The 6-item SEMCD measures the self-efficacy of patients with chronic disease [35]. In this instrument, a 10-point Likert scale was employed with scores for answers ranging from 1 (not at all confident) to 10 (totally confident). With the total score ranging from 6–60, higher scores denote better self-efficacy.

It was hypothesised that MCKD-SM would correlate with KiKS and SEMCD at ~ 0.25 [22]. Correlation coefficient scores of 0.20–0.40, 0.40–0.70, 0.70–0.90, and > 0.90 indicate weak, moderate, strong, and very strong correlations, respectively [36].

Setting

This study was carried out at a nephrology clinic located in a tertiary teaching hospital situated in Kuala Lumpur, Malaysia. The patients there were referred by general practitioners from other healthcare centres. The clinic supports patients with early CKD through those who need renal replacement therapy. Patients with CKD stages 2–5 are managed by nephrologists and qualified CKD nurse-educators.

Inclusion and exclusion criteria

The following is a list of the inclusion criteria for this study:

a)

Adults with CKD stages 3–4 (defined as glomerular filtration rate of 15–59 ml/min/173 m.2, with evidence of kidney damage)

b)

Aged ≥ 18 years

c)

Able to understand, speak and read the Malay language

Additionally, the participants must not have participated in cognitive debriefing and not have been diagnosed with pre-existing cognitive/vision impairment or serious illness (cancer, stroke or dementia).

Sample size

In light of the psychometric properties analysis, the sample size was based on the 1:10 ratio for each item [25, 33], signifying that 290 participants were needed for this study because the MCKD-SM is composed of 29 items. After considering 20% incomplete responses, 363 (290/0.8) participants were invited to participate in this study. In the two-week intra-rater test–retest testing, at least 50 participants were re-invited to participate [33].

Data collection and procedure

Data collection was conducted between June 2019 and September 2020. Eligible participants were identified by researchers at the nephrology clinic and recruited using consecutive sampling. After obtaining informed consent from the participants, self-administered instruments on the MCKD-SM, KiKS and SEMCD instrument were distributed to the participants. Demographic data from the participants (gender, age, marital status, ethnicity, employment status, and academic background) were captured in a quiet room located at the clinic. Other medical information, including CKD stages, was gathered from their medical records. Retesting was performed two weeks later.

Statistical analysis

The gathered data were analysed using the Statistical Package for Social Science (SPSS) version 25.0 (SPSS, Chicago, IL) and FACTOR (10.10.02) software [30]. Descriptive statistics were generated for individual item scores and demographic data. There were no missing data since the principal investigator and research assistants were present to ensure that all participants answered all the items. Any incomplete questionnaires were asked about and clarified by the participants to obtain their responses. The EFA was deployed using principal component analysis, a crucial aspect of tool development, to ensure the content and number of factors in the initial items set. The KMO test and Bartlett’s test of sphericity were also executed.
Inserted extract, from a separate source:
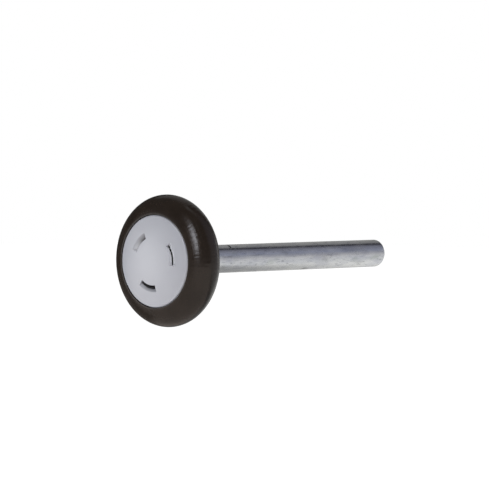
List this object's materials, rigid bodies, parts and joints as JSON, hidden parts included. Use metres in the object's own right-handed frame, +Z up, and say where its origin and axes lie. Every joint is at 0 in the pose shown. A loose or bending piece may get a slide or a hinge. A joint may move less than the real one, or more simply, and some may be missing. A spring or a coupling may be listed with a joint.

The retained factors were determined using the following criteria: scree plot, theoretical interpretability of the resulting factor structure and eigenvalues > 1. Next, the items were chosen based on the following four criteria: conceptual coherence of items with individual factor, factor loading > 0.3 [37], no cross-factor loaded items and minimum factor membership of three items. Afterward, the internal consistency of the MCKD-SM was determined based on Cronbach’s α. Test–retest reliability was determined using the ICC with receipt of the completed retest instrument. As for hypotheses testing for construct validity, Pearson correlations among CKD self-management behaviour, kidney disease knowledge and self-efficacy were ascertained, as all scores displayed a normal distribution.